Our problems have been the same for SO long. Main problem, is DH is not affectionate at all. No hugs, no kisses, no making me feel good about myself, no romance. Nothing. I am living with a roommate. Well, after years and years of telling DH how this literally makes me feel like im dying inside, nothing has changed.

So, I started to notice I am becoming attracted and interested in other men. Ugh. After years of not affection and love and such, it really started to wear on me. So I start talking to this guy who found me on facebook. This guy, well call him A. I like him, he is cool. Just friends. Start to kinda get butterflys, ya know, because he is giving me attention. I feel really bad about it. I tell DH. DH makes me feel like a piece of crap. I never hung out with this guy, nothing, but I feel like I am emotionally cheating.

So DH and I have it out, we are gonna work on things, he is gonna change. I stop talking to A. Two weeks later, our marriage, nothing has changed. I am tossing the D word around, and as much as I tried not to, I started talking to A again.
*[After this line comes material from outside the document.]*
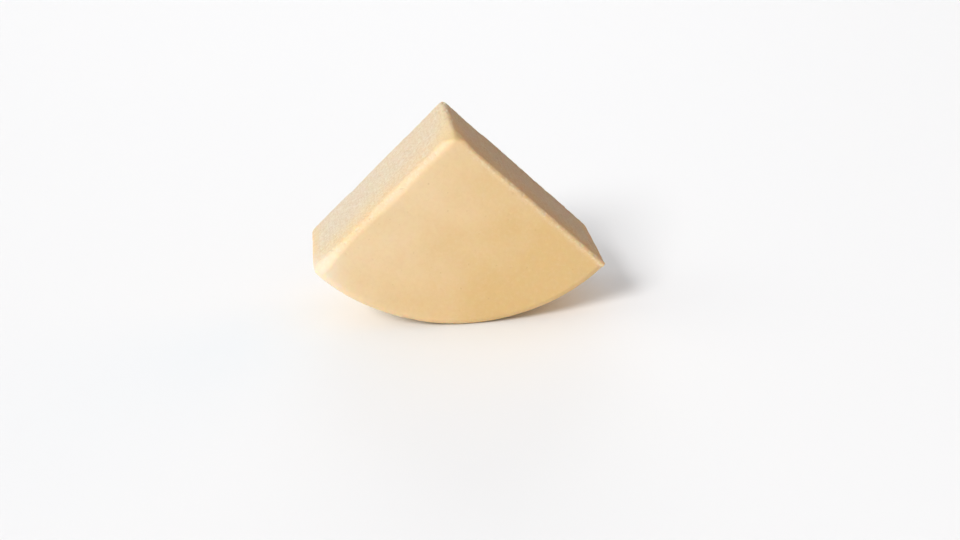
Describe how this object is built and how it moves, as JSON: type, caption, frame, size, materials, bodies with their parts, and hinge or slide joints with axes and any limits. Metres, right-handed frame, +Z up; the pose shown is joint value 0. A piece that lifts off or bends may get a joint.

Then an ex bf, that I actually broke up with wayne for right before we got married finds me on facebook. Now more feelings are coming back. I did not tell DH about this one.

So, DH does not want to leave, and wants to work it out, and I have given up at this point. (I know to you guys it might not seem like I tried but please keep in mind, there is a lot more past to this story). I tell dad, I think we are going to divorce and its killing me because I am a Christian and I just DO NOT believe in divorce, but the feelings I am feeling are really just making me so depressed.

Dad comes home and sits down with me and Wayne. Bacically tells Wayne to stop being stupid, says can't you open your eyes and see her balling her eyes out to you right now she is in so much pain??? Dad was nice about it but had to try to get him to realise. I mean, this talk with all 3 of us was awesome!!! I really thought wow, maybe wayne will get it now?? We talked that night, cuddled for the first time in who knows how long.

Next morning, it was like it never happened. And I am still talking to these guys, I am still hating wayne for making me feel like this, and I just have no idea what I am suppose to do here. Obviously, stop talking to these guys, but, its really not that easy.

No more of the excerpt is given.